The literary canon is full of works which feature doomed, thwarted or inappropriate love affairs. Aunt Julia and the Scriptwriter aspires towards that condition. Chapter 20 may not be the best resolution though. Better maybe to have left the love story at the traditional ending point. I will read more Llosa, though.
The translation is of course into USian and so we have “jumped rope” for skipping, flutist (flautist is more common in the UK but apparently it derives from a derogatory term) and a series of awkward phrases to do with what the text calls soccer; players “butting” the ball with their heads instead of merely heading it, making goals (or points) rather than scoring them, goalkeepers blocking penalties in place of saving them, referees “call fouls or impose penalties” instead of giving fouls and handing out bookings (or sending players off.) Strangely there was also an instance of the Scottish formulation “a wee bit.” In dialogue Camacho implies a tortoise is a marine animal and in one of the serials that a dolphin is a fish but he is supposed not to be well educated. A phrase new to me but whose meaning was immediately obvious was “do things up brown.”
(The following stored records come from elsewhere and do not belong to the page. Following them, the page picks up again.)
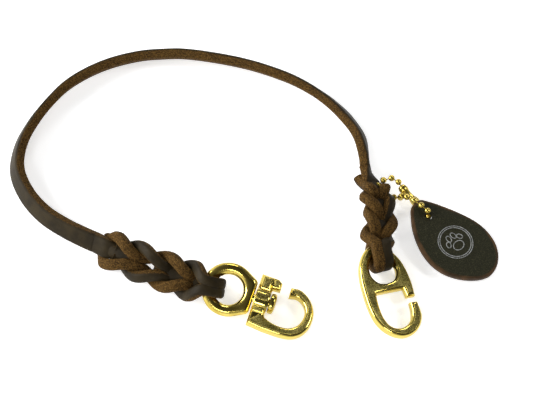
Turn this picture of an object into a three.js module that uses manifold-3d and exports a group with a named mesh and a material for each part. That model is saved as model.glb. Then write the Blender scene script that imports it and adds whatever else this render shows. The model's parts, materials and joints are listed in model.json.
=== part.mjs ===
// Short leather traffic lead: a strap spliced to a swivel hook at one end and to a fixed
// clip at the other, with a teardrop leather fob on a ball chain round one splice.
// Millimetres, +Z up. The lead lies on the plane z = 0 and the origin is under its middle.

import * as THREE from "three";
import { mergeVertices } from "three/addons/utils/BufferGeometryUtils.js";
import Module from "manifold-3d";

const wasm = await Module();
wasm.setup();

// Leather strip
const STRAP_WIDTH = 9.5;
const STRAP_THICK = 5;
const STRAP_ROUND = 1.3;
const STRAP_STEPS = 72;
const MESH_GAP = 0.3;

// Splice: each end is slit in two, folded through its fitting and passed through itself
const STRAND_WIDTH = 5.4;
const STRAND_THICK = 4.7;
const STRAND_ROUND = 1.3;
const LOOP_MID = 4.7; // sideways middle of a strand's loop
const LOOP_REACH = 2.5; // sideways half travel
const LOOP_LIFT = 2.45; // half travel through the braid
const CORE_WIDTH = 6; // leather pressed together in the middle of the braid
const CORE_THICK = 4;
const TAIL_TAB = 9; // unslit end of the tail, behind the strap
const TAIL_DROP = 4.9;
const LEAD_IN = 11; // strap that belongs to the splice solid, before the first slit
const PAST_BAR = 12; // axis drawn on past the fitting's bar, for the bight
const LOOP_SAMPLES = 6; // route points from one V of the braid to the next
const STRAND_STEP = 3.2;

// Where the Vs of each braid start, from the strap's end towards the fitting
const LEFT_VEES = [0, 12.9, 28, 41];
const RIGHT_VEES = [0, 6.5, 18, 28.5];

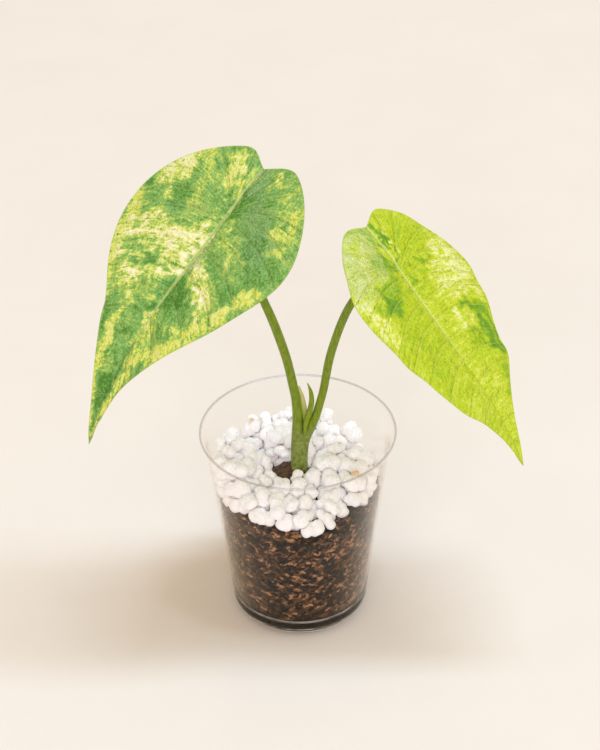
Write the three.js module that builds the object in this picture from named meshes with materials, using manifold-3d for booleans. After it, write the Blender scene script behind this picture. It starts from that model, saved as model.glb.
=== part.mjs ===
// Young potted alocasia with two marbled leaves, in a clear tapered cup.
// Millimetres, +Z up. The origin is the middle of the cup's flat base, on the surface it stands on.
// The front of the plant faces -Y, and both blades lean and droop that way.
import * as THREE from 'three';
import { mergeVertices } from 'three/addons/utils/BufferGeometryUtils.js';
import Module from 'manifold-3d';

const wasm = await Module();
wasm.setup();

// Clearance between pieces that touch
const GAP = 0.3;

// Cup. The base radius is that of the straight wall carried down to the surface it stands on.
const CUP_HEIGHT = 83.4;
const WALL_TOP_RADIUS = 37.13;
const WALL_BASE_RADIUS = 26.85;
const CUP_WALL = 1.0;
const FOOT_RADIUS = 24.2;
const FOOT_ROUNDING = 5.7;
const CUP_FLOOR = 4.5;
const FLOOR_CORNER = [[0, 0], [1.1, 0.9], [2.55, 3]];
const LIP_RADIUS = 38.8;
const LIP_WIDTH = 2.5;
const LIP_DEPTH = 1.7;
const CUP_SIDES = 44;

// Fill
const SOIL_TOP = 56.2;
const PERLITE_CORE_TOP = 62.4;
const PERLITE_CORE_INSET = 2.2;
const PERLITE_TOP_ROW = 63.6;
const PERLITE_WALL_ROWS = [58.6, 63.2];
const PERLITE_WALL_COUNT = 30;
const PERLITE_SPACING = 6.4;
const PERLITE_FIELD_RADIUS = 27;
const GRAIN_HALF_MIN = 2.8;
const GRAIN_HALF_MAX = 3.7;
const GRAIN_STRETCH = 0.4;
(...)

For Pedant’s Corner we had “the hoi polloi,” (hoi already means the,) dumfounded and motived. I was amused by a glossary of “unusual” words in the novel (linked to from its Wiki page.) Fair enough proparoxytones, mimeticosemantic, cyclothymia, oligophrenic, acromegalic, chrematistic, paropsis, apocopes and pignoration; but lugubrious, punctilious, phlegmatic, captious, greenhorn, forensic et al? And huachafo is explained in the text.